Genitivo oggettivo con i verbi impersonali miseret, piget ecc.

Luigi Ceci

Sintassi latina

Genitivo oggettivo con i verbi impersonali miseret, piget ecc.

I seguenti verbi impersonali, che esprimono una sensazione dell’animo: miseret (“ho compassione”), piget (“mi rincresce”, “sento dolore”), paenitet (“mi pento”) pudet (“ho vergogna”), taedet, il cui perfetto è pertaesum est (“ho a noia”) vogliono in accusativo il nome della persona che sente la sensazione e in genitivo il nome della persona o della cosa per cui la sensazione si sente, che è un genitivo oggettivo, il quale si spiega con l’idea nominale insita nel verbo. Prisciano dichiara (18, 60) pudet me tui = pudor me habet tui. Cic., de fin. 2, 21, 69: Pudebit te, inquam, illius tabulae, quam Cleantes sane commode verbis depingere solebat. Sall., Iug. 4, 8: Dum me civitatis morum piget taedetque. Cic., Att. 9, 10: Hoc tamen dicam, non paenitere me consilii de tua mansione.

Quando la cosa di cui uno si pente, si vergogna è espressa con un un pronome neutro, va in accusativo. Cic., Tusc. 5, 28, 81: Sapientis est enim proprium nihil quod paenitere possit facere. Quando è espressa con un verbo va o all’infinito o all’indicativo con quod o si risolve in una interrogativa indiretta, come si vedrà meglio a suo luogo: Ces., bell.
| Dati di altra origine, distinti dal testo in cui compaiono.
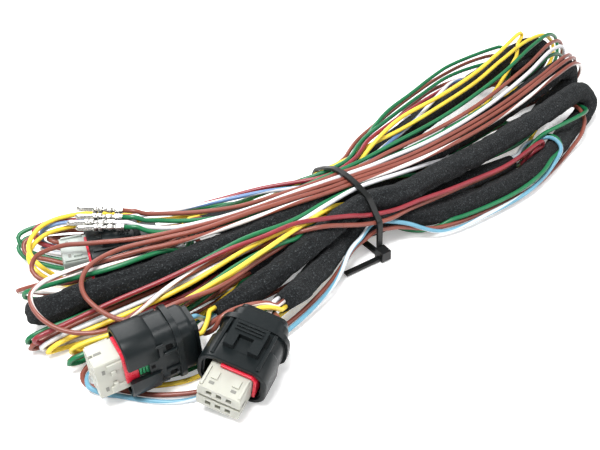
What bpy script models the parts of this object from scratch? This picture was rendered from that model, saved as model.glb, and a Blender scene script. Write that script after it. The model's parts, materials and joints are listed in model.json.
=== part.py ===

Gall. 17, 42, 4: Ad sanitatem reverti pudeat. Ces., bell. civ. 2, 32, 12: An paenitet vos, quod salvum atque incolumem exercitum nulla omnino nave desiderata traduxerim? Cic., de off. 1, 2: Tamdiu autem velle debebis, quoad te quantum proficias non paenitebit.
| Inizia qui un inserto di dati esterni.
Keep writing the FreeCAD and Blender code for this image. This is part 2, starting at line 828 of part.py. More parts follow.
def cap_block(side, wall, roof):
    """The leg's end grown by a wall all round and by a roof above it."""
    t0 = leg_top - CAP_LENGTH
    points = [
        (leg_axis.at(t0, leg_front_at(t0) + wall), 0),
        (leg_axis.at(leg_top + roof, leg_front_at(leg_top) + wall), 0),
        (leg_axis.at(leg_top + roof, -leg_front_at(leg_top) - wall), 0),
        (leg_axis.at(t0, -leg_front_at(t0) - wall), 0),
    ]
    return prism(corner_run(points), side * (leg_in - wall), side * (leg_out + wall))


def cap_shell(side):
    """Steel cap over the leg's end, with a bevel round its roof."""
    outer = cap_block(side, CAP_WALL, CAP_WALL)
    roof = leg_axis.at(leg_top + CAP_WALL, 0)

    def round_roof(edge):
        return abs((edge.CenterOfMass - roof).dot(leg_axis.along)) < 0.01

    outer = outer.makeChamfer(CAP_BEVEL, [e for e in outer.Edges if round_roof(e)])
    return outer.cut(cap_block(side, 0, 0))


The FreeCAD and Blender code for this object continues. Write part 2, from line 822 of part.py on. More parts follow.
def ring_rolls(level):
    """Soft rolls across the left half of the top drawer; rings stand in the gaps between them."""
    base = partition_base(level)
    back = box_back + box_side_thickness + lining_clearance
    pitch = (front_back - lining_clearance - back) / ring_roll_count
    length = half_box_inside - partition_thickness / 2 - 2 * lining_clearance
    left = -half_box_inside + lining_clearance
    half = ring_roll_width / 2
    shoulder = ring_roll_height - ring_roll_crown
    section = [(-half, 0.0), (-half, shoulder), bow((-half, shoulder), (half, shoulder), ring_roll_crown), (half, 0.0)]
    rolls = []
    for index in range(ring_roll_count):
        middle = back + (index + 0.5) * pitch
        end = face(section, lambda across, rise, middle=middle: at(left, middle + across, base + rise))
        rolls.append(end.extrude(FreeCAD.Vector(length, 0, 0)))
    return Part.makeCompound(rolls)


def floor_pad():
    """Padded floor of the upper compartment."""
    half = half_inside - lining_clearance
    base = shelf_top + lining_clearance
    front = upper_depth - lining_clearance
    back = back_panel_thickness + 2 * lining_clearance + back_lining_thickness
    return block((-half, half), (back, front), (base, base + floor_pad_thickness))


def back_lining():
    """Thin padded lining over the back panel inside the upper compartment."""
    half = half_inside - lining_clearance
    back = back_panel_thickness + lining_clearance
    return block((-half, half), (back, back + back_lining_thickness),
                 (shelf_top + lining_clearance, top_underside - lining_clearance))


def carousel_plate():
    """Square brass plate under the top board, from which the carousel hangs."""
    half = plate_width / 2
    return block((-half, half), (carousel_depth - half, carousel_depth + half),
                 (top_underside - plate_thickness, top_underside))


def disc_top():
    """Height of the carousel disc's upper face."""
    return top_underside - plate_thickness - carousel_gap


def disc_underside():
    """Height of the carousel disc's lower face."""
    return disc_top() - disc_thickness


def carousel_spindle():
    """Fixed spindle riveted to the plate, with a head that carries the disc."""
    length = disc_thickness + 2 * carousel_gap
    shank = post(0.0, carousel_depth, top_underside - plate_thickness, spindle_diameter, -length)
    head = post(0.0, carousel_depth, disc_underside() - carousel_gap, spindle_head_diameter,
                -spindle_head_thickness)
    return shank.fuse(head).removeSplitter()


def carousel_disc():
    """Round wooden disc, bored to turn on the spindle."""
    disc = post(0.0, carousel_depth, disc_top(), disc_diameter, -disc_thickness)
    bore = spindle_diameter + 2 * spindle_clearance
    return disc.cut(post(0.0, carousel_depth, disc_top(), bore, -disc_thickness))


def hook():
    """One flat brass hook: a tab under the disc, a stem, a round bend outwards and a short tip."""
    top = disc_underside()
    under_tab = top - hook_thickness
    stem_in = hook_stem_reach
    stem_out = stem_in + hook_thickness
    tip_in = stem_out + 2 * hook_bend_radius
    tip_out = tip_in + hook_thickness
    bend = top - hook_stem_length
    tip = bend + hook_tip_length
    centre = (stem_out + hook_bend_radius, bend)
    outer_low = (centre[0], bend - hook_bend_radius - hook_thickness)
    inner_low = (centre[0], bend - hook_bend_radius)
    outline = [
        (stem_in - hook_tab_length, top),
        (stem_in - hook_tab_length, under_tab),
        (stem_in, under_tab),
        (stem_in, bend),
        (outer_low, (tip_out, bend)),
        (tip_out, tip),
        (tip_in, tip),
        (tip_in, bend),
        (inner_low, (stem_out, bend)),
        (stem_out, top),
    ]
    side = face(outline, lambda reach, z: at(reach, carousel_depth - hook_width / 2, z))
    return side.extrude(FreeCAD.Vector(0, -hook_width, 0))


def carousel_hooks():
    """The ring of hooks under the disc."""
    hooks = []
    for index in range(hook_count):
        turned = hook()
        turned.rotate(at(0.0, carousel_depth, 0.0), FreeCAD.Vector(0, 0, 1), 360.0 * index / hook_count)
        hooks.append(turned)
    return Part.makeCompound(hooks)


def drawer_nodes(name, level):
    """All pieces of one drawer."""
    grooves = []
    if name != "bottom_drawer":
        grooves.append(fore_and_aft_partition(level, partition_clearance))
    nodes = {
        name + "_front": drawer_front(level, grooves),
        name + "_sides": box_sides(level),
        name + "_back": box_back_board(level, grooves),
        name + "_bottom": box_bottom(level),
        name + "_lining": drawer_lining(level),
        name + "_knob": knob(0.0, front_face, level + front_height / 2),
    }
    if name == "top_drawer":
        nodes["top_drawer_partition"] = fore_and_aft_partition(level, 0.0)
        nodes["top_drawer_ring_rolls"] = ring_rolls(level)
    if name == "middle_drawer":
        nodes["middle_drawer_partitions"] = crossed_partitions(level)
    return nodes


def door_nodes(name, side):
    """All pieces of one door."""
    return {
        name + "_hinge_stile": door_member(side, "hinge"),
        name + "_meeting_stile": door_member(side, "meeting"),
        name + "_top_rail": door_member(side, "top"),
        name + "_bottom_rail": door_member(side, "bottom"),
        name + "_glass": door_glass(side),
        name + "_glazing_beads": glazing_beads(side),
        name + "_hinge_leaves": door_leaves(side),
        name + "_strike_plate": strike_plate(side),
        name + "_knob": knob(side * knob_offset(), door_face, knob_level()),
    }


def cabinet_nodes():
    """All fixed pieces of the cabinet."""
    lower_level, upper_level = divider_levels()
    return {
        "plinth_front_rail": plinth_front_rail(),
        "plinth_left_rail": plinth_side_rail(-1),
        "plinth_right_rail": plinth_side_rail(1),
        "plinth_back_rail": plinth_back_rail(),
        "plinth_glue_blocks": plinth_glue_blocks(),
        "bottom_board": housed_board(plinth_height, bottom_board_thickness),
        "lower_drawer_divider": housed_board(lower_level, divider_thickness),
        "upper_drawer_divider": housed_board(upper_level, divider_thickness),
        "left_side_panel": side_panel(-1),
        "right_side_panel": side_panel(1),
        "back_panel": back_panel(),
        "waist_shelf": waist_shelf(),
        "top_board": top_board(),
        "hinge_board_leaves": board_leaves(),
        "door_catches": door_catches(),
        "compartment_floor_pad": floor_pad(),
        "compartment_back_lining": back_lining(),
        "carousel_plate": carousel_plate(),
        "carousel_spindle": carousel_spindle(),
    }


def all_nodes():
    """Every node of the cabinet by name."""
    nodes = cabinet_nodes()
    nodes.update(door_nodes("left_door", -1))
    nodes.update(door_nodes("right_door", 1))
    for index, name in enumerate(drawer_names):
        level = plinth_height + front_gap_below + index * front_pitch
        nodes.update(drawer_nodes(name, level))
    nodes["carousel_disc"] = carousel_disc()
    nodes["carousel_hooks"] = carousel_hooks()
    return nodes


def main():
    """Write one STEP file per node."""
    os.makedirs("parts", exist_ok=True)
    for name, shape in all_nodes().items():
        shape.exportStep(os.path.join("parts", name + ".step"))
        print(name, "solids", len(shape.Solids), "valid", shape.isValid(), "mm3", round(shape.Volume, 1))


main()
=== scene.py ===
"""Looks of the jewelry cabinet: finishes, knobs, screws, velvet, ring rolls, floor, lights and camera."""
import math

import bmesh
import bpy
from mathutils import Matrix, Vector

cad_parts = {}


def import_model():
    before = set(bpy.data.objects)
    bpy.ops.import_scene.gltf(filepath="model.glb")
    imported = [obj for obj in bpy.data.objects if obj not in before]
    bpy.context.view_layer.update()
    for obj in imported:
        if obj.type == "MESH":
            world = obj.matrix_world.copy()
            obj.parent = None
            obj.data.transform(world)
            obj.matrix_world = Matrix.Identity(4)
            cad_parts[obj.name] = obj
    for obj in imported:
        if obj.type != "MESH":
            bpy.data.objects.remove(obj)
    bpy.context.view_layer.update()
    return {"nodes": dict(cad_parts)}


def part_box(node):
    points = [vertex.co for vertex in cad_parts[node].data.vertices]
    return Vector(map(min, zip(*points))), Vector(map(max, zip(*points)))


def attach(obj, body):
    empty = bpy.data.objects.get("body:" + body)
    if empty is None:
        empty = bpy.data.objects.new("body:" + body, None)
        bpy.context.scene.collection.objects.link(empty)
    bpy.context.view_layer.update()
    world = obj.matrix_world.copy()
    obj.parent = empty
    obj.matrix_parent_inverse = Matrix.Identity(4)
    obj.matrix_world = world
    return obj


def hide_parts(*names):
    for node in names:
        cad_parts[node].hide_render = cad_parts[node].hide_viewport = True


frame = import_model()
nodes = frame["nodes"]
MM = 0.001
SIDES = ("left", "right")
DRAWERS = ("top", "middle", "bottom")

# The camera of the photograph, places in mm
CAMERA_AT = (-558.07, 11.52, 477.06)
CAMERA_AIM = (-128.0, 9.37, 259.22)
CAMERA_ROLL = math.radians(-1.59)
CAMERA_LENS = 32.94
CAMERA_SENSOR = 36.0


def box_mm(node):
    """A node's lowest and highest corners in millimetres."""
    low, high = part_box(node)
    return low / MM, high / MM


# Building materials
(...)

Egli si pente”, “essi si pentono”, “egli si vergogna”, “essi si vergognano” ecc. si dice eum paenitet, eos paenitet, eum pudet, eos pudet ecc. Nep., Att. 15, 2: Numquam suscepti negotii eum pertaesum est.

Se si adopera solo quando questi verbi si trovano in una proposizione oggettiva e il soggetto della proposizione principale è la stessa persona che si pente, si vergogna ecc. ecc. Cic., Att. 11, 13: Ait enim se ex tuis litteris intellegere tibi non placere, quod ad multos de me asperius scripseris: itaque se paenitere, quod animum tuum offenderit.

Si notino le seguenti espressioni: eum piget stultitiae suae; sunt homines quos infamiae suae neque pudeat neque taedeat; suae quemque fortunae maxime paenitet; me miseret sociorum.

N.B. In luogo di me miseret la prosa classica usa misereor. Me miseret è ignoto a Cesare, a Sallustio, a Nepote, a Livio (21-22), a Ovidio e ad Orazio. Cicerone nei primi scritti usò me miseretur alicuius, dopo miseret me alicuius o misereor alicuius. Lo stesso Cicerone usa di rado piget e taedet.

Quando i suddetti verbi impersonali dipendono da un verbo servile (soleo, possum, desino, coepi ecc. ecc.), diventa impersonale il verbo servile; quando invece dipendono da un verbo servile che esprima desiderio o volontà (volo, nolo, cupio ecc.), il verbo servile si usa personalmente e il verbo impersonale va al congiuntivo, di solito senza ut. Cic., Att. 8, 5: Etsi solet eum, cum aliquid furiose fecit, paenitere.